**AIM OF THE EXERCISE**
Repeat the whole of the data, keeping every detail the same.

____

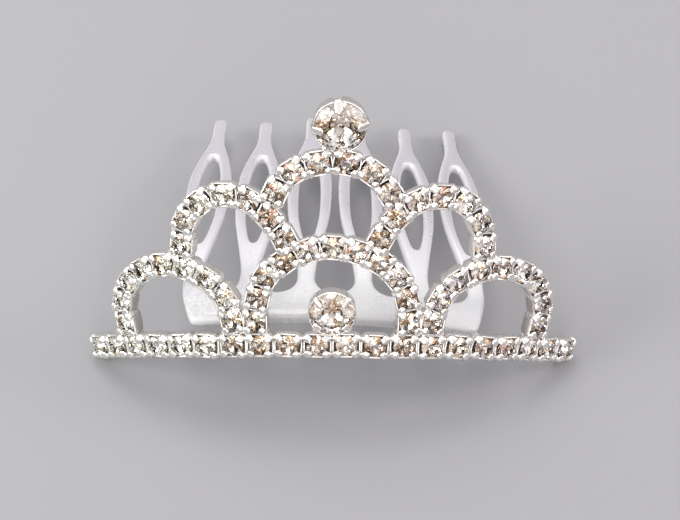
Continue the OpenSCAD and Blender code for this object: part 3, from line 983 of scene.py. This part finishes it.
def surroundings():
    """An even light all round, dim at the horizon like the floor far away, and bright above."""
    world = bpy.data.worlds.new("surroundings")
    bpy.context.scene.world = world
    world.use_nodes = True
    nodes, links = world.node_tree.nodes, world.node_tree.links
    direction = add_node(nodes, links, "TexCoord", {}, {}).outputs["Generated"]
    height = add_node(nodes, links, "SeparateXYZ", {0: direction}, {}).outputs["Z"]
    strength = add_node(nodes, links, "MapRange", {
        "Value": height, "From Min": 0.0, "From Max": SKY_HIGH_FROM, "To Min": SKY_LOW, "To Max": SKY_HIGH,
    }, {})
    nodes["Background"].inputs["Color"].default_value = (*SKY_TONE, 1)
    links.new(strength.outputs["Result"], nodes["Background"].inputs["Strength"])


def photo_camera():
    """The camera, which looks down along +Y and is rolled a little about its line of sight."""
    camera = bpy.data.cameras.new("camera")
    camera.lens = CAMERA_LENS
    camera.sensor_width = SENSOR
    camera.clip_start = 0.005
    camera.clip_end = 50
    forward = np.array([0, np.cos(CAMERA_DOWN), -np.sin(CAMERA_DOWN)])
    up = np.array([0, np.sin(CAMERA_DOWN), np.cos(CAMERA_DOWN)])
    right = np.array([1.0, 0, 0])
    axes = np.eye(4)
    axes[:3, 0] = np.cos(CAMERA_ROLL) * right + np.sin(CAMERA_ROLL) * up
    axes[:3, 1] = np.cos(CAMERA_ROLL) * up - np.sin(CAMERA_ROLL) * right
    axes[:3, 2] = -forward
    axes[:3, 3] = np.array(CAMERA_AT) * MM
    thing = bpy.data.objects.new("camera", camera)
    thing.matrix_world = Matrix(axes.tolist())
    bpy.context.scene.collection.objects.link(thing)
    bpy.context.scene.camera = thing


def studio():
    """Floor, surroundings, soft boxes and the camera."""
    pale_floor()
    surroundings()
    for light in LIGHTS:
        soft_light(*light)
    photo_camera()
    bpy.context.scene.view_settings.view_transform = "Standard"


def make_cups(sheet, polished):
    """Every cup of the chains, and its claws."""
    row_cups, *arch_cups = chains.values()
    arch_cups = tuple(np.concatenate([c[k] for c in arch_cups]) for k in (0, 1))
    *one_cup, recess_shade = cup()
    one_claws = claws()
    kinds = [(arch_cups, ARCH_STRETCH), (row_cups, ROW_STRETCH)]
    cups = [stamped(stretched(one_cup, by), frames) for frames, by in kinds]
    tips = [stamped(stretched(one_claws, by), frames) for frames, by in kinds]
    count = len(arch_cups[0]) + ROW_CUPS
    # Each cup point carries its painted shade, which the sheet silver reads
    piece("claw_cups", joined(cups), [sheet], *METAL, traits={"recess_shade": np.tile(recess_shade, count)})
    piece("claws", joined(tips), [polished], *METAL)


def make_joints(sheet, solder):
    """The bars between neighbouring cups, and the solder at both ends of each arch and post."""
    arches = [left_lower, right_lower, centre, left_upper, right_upper, top]
    upper_post = np.array([top[TOP_PITCHES // 2], [UPPER_BIG_S, UPPER_BIG_T]])
    lower_post = np.array([[0, 0], [0, LOWER_BIG_T]])
    soldered = [*arches, upper_post, lower_post]
    bars, drops = [], []
    for line in [row, *soldered]:
        centres, axes, lengths = between_frames(line)
        for k, length in enumerate(lengths):
            bars.append(stamped(bar(length), (centres[k:k + 1], axes[k:k + 1])))
    for line in soldered:
        centres, axes, lengths = between_frames(line)
        for k in sorted({0, len(lengths) - 1}):
            drops.append(stamped(solder_drop(hand), (centres[k:k + 1], axes[k:k + 1])))
    piece("joint_bars", joined(bars), [sheet], *METAL)
    piece("solder_drops", joined(drops), [solder], *METAL)


def make_settings(polished):
    """The two round settings with their claws."""
    # Each setting point carries its painted shade, which the polished silver reads
    *setting, recess_shade = big_setting(UPPER_BIG_D, first_angle=6, claw_width=1.2, claw_reach=1.25)
    piece("upper_setting", stamped(setting, upper_big), [polished], *METAL, traits={"recess_shade": recess_shade})
    *setting, recess_shade = big_setting(LOWER_BIG_D, first_angle=45, claw_width=0.9, claw_reach=1.05)
    piece("lower_setting", stamped(setting, lower_big), [polished], *METAL, traits={"recess_shade": recess_shade})


def make_stones(glass, foil):
    """Every stone, its facets given painted reflections at random from one seed, but for the mains of the big
    stones.
    """
    rng = np.random.default_rng(STONE_SEED)
    kinds = [(name, frames, STONE_D, 1, "small_stone") for name, frames in chains.items()]
    kinds += [
        ("upper_big_stone", upper_big, UPPER_BIG_D, 2, "big_stone"),
        ("lower_big_stone", lower_big, LOWER_BIG_D, 2, "big_stone"),
    ]
    for name, (centres, axes), diameter, girdle_steps, slot in kinds:
        points, faces, below = cut_stone(diameter, girdle_steps)
        count = len(centres)
        # Painted light and shade: powers over 1 give more white facets, on the left, and under 1 more dark
        # ones, in the middle
        depth = np.interp(centres[:, 0], *STONE_LIGHTING.T) if count > 1 else np.ones(1)
        reflection_shades = rng.random(len(faces) * count) ** np.repeat(depth, len(faces))
        spins = rng.uniform(0, 2 * np.pi / MAINS, count)
        if name in BIG_STONE_MAINS:
            # Below the girdle, each main facet comes before its two halves
            reflection_shades[np.flatnonzero(below)[::3]] = BIG_STONE_MAINS[name]
            spins = np.zeros(count)
        shape = stamped((points, faces), (centres, about_z(spins) @ axes))
        piece(name.replace("stone", "gem"), shape, [glass, foil], slot, [name],
              smooth=False, face_material=np.tile(below, count), traits={"facet_reflection": reflection_shades})


def make_comb(plastic):
    """The comb, with its smooth shading weighted by the areas of its faces."""
    *shape, edge = comb_surface()
    comb = piece("frosted_comb", shape, [plastic], "frosted_plastic", ["comb"], traits={"edge": edge})
    comb.modifiers.new("even_normals", "WEIGHTED_NORMAL").mode = "FACE_AREA"


# Centrelines of the row and the arches, the frames of the big settings, and those of all the cups
row = np.stack([(np.arange(ROW_CUPS) + 0.5) * ROW_PITCH - ROW_END, np.zeros(ROW_CUPS)], -1)
left_lower = places(LOWER_ARCH, LOWER_PITCHES)
centre = places(CENTRE_ARCH, CENTRE_PITCHES)
left_upper = places(UPPER_ARCH, UPPER_PITCHES)
top_side = np.vstack([left_upper[SHARED_CUP], TOP_ARCH_SIDE])
top = places(np.vstack([top_side, mirrored(top_side)[1:]]), TOP_PITCHES)
right_lower, right_upper = mirrored(left_lower), mirrored(left_upper)
upper_big = big_frame(UPPER_BIG_S, UPPER_BIG_T, UPPER_BIG_LEAN)
lower_big = big_frame(0, LOWER_BIG_T, LOWER_BIG_LEAN)
hand = np.random.default_rng(HAND_SEED)
chains = {
    "base_row_stones": cups_of(row, True, hand),
    "left_lower_arch_stones": cups_of(left_lower, False, hand),
    "right_lower_arch_stones": cups_of(right_lower, False, hand),
    "centre_arch_stones": cups_of(centre, False, hand),
    "left_upper_arch_stones": cups_of(left_upper, False, hand),
    "right_upper_arch_stones": cups_of(right_upper, False, hand),
    "top_arch_stones": cups_of(top, False, hand),
}

studio()
fine_marks = fine_wear()
stamped_silver = silver("stamped_silver", fine_marks, *SHEET_FINISH)
polished_silver = silver("polished_silver", fine_marks, *POLISHED_FINISH)
make_cups(stamped_silver, polished_silver)
make_joints(stamped_silver, silver("solder", fine_marks, *SOLDER_FINISH))
make_settings(polished_silver)
make_stones(stone_glass(), stone_foil())
make_comb(frosted_plastic(fine_marks))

____

**TASK OUTPUT**
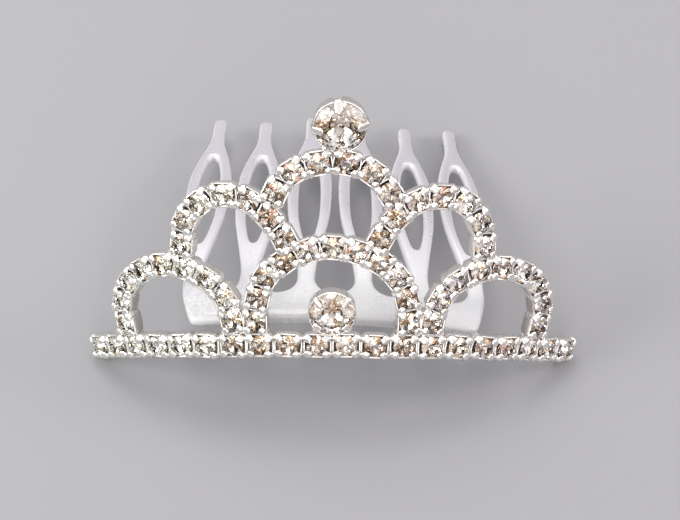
Continue the OpenSCAD and Blender code for this object: part 3, from line 983 of scene.py. This part finishes it.
def surroundings():
    """An even light all round, dim at the horizon like the floor far away, and bright above."""
    world = bpy.data.worlds.new("surroundings")
    bpy.context.scene.world = world
    world.use_nodes = True
    nodes, links = world.node_tree.nodes, world.node_tree.links
    direction = add_node(nodes, links, "TexCoord", {}, {}).outputs["Generated"]
    height = add_node(nodes, links, "SeparateXYZ", {0: direction}, {}).outputs["Z"]
    strength = add_node(nodes, links, "MapRange", {
        "Value": height, "From Min": 0.0, "From Max": SKY_HIGH_FROM, "To Min": SKY_LOW, "To Max": SKY_HIGH,
    }, {})
    nodes["Background"].inputs["Color"].default_value = (*SKY_TONE, 1)
    links.new(strength.outputs["Result"], nodes["Background"].inputs["Strength"])


def photo_camera():
    """The camera, which looks down along +Y and is rolled a little about its line of sight."""
    camera = bpy.data.cameras.new("camera")
    camera.lens = CAMERA_LENS
    camera.sensor_width = SENSOR
    camera.clip_start = 0.005
    camera.clip_end = 50
    forward = np.array([0, np.cos(CAMERA_DOWN), -np.sin(CAMERA_DOWN)])
    up = np.array([0, np.sin(CAMERA_DOWN), np.cos(CAMERA_DOWN)])
    right = np.array([1.0, 0, 0])
    axes = np.eye(4)
    axes[:3, 0] = np.cos(CAMERA_ROLL) * right + np.sin(CAMERA_ROLL) * up
    axes[:3, 1] = np.cos(CAMERA_ROLL) * up - np.sin(CAMERA_ROLL) * right
    axes[:3, 2] = -forward
    axes[:3, 3] = np.array(CAMERA_AT) * MM
    thing = bpy.data.objects.new("camera", camera)
    thing.matrix_world = Matrix(axes.tolist())
    bpy.context.scene.collection.objects.link(thing)
    bpy.context.scene.camera = thing


def studio():
    """Floor, surroundings, soft boxes and the camera."""
    pale_floor()
    surroundings()
    for light in LIGHTS:
        soft_light(*light)
    photo_camera()
    bpy.context.scene.view_settings.view_transform = "Standard"


def make_cups(sheet, polished):
    """Every cup of the chains, and its claws."""
    row_cups, *arch_cups = chains.values()
    arch_cups = tuple(np.concatenate([c[k] for c in arch_cups]) for k in (0, 1))
    *one_cup, recess_shade = cup()
    one_claws = claws()
    kinds = [(arch_cups, ARCH_STRETCH), (row_cups, ROW_STRETCH)]
    cups = [stamped(stretched(one_cup, by), frames) for frames, by in kinds]
    tips = [stamped(stretched(one_claws, by), frames) for frames, by in kinds]
    count = len(arch_cups[0]) + ROW_CUPS
    # Each cup point carries its painted shade, which the sheet silver reads
    piece("claw_cups", joined(cups), [sheet], *METAL, traits={"recess_shade": np.tile(recess_shade, count)})
    piece("claws", joined(tips), [polished], *METAL)


def make_joints(sheet, solder):
    """The bars between neighbouring cups, and the solder at both ends of each arch and post."""
    arches = [left_lower, right_lower, centre, left_upper, right_upper, top]
    upper_post = np.array([top[TOP_PITCHES // 2], [UPPER_BIG_S, UPPER_BIG_T]])
    lower_post = np.array([[0, 0], [0, LOWER_BIG_T]])
    soldered = [*arches, upper_post, lower_post]
    bars, drops = [], []
    for line in [row, *soldered]:
        centres, axes, lengths = between_frames(line)
        for k, length in enumerate(lengths):
            bars.append(stamped(bar(length), (centres[k:k + 1], axes[k:k + 1])))
    for line in soldered:
        centres, axes, lengths = between_frames(line)
        for k in sorted({0, len(lengths) - 1}):
            drops.append(stamped(solder_drop(hand), (centres[k:k + 1], axes[k:k + 1])))
    piece("joint_bars", joined(bars), [sheet], *METAL)
    piece("solder_drops", joined(drops), [solder], *METAL)


def make_settings(polished):
    """The two round settings with their claws."""
    # Each setting point carries its painted shade, which the polished silver reads
    *setting, recess_shade = big_setting(UPPER_BIG_D, first_angle=6, claw_width=1.2, claw_reach=1.25)
    piece("upper_setting", stamped(setting, upper_big), [polished], *METAL, traits={"recess_shade": recess_shade})
    *setting, recess_shade = big_setting(LOWER_BIG_D, first_angle=45, claw_width=0.9, claw_reach=1.05)
    piece("lower_setting", stamped(setting, lower_big), [polished], *METAL, traits={"recess_shade": recess_shade})


def make_stones(glass, foil):
    """Every stone, its facets given painted reflections at random from one seed, but for the mains of the big
    stones.
    """
    rng = np.random.default_rng(STONE_SEED)
    kinds = [(name, frames, STONE_D, 1, "small_stone") for name, frames in chains.items()]
    kinds += [
        ("upper_big_stone", upper_big, UPPER_BIG_D, 2, "big_stone"),
        ("lower_big_stone", lower_big, LOWER_BIG_D, 2, "big_stone"),
    ]
    for name, (centres, axes), diameter, girdle_steps, slot in kinds:
        points, faces, below = cut_stone(diameter, girdle_steps)
        count = len(centres)
        # Painted light and shade: powers over 1 give more white facets, on the left, and under 1 more dark
        # ones, in the middle
        depth = np.interp(centres[:, 0], *STONE_LIGHTING.T) if count > 1 else np.ones(1)
        reflection_shades = rng.random(len(faces) * count) ** np.repeat(depth, len(faces))
        spins = rng.uniform(0, 2 * np.pi / MAINS, count)
        if name in BIG_STONE_MAINS:
            # Below the girdle, each main facet comes before its two halves
            reflection_shades[np.flatnonzero(below)[::3]] = BIG_STONE_MAINS[name]
            spins = np.zeros(count)
        shape = stamped((points, faces), (centres, about_z(spins) @ axes))
        piece(name.replace("stone", "gem"), shape, [glass, foil], slot, [name],
              smooth=False, face_material=np.tile(below, count), traits={"facet_reflection": reflection_shades})


def make_comb(plastic):
    """The comb, with its smooth shading weighted by the areas of its faces."""
    *shape, edge = comb_surface()
    comb = piece("frosted_comb", shape, [plastic], "frosted_plastic", ["comb"], traits={"edge": edge})
    comb.modifiers.new("even_normals", "WEIGHTED_NORMAL").mode = "FACE_AREA"


# Centrelines of the row and the arches, the frames of the big settings, and those of all the cups
row = np.stack([(np.arange(ROW_CUPS) + 0.5) * ROW_PITCH - ROW_END, np.zeros(ROW_CUPS)], -1)
left_lower = places(LOWER_ARCH, LOWER_PITCHES)
centre = places(CENTRE_ARCH, CENTRE_PITCHES)
left_upper = places(UPPER_ARCH, UPPER_PITCHES)
top_side = np.vstack([left_upper[SHARED_CUP], TOP_ARCH_SIDE])
top = places(np.vstack([top_side, mirrored(top_side)[1:]]), TOP_PITCHES)
right_lower, right_upper = mirrored(left_lower), mirrored(left_upper)
upper_big = big_frame(UPPER_BIG_S, UPPER_BIG_T, UPPER_BIG_LEAN)
lower_big = big_frame(0, LOWER_BIG_T, LOWER_BIG_LEAN)
hand = np.random.default_rng(HAND_SEED)
chains = {
    "base_row_stones": cups_of(row, True, hand),
    "left_lower_arch_stones": cups_of(left_lower, False, hand),
    "right_lower_arch_stones": cups_of(right_lower, False, hand),
    "centre_arch_stones": cups_of(centre, False, hand),
    "left_upper_arch_stones": cups_of(left_upper, False, hand),
    "right_upper_arch_stones": cups_of(right_upper, False, hand),
    "top_arch_stones": cups_of(top, False, hand),
}

studio()
fine_marks = fine_wear()
stamped_silver = silver("stamped_silver", fine_marks, *SHEET_FINISH)
polished_silver = silver("polished_silver", fine_marks, *POLISHED_FINISH)
make_cups(stamped_silver, polished_silver)
make_joints(stamped_silver, silver("solder", fine_marks, *SOLDER_FINISH))
make_settings(polished_silver)
make_stones(stone_glass(), stone_foil())
make_comb(frosted_plastic(fine_marks))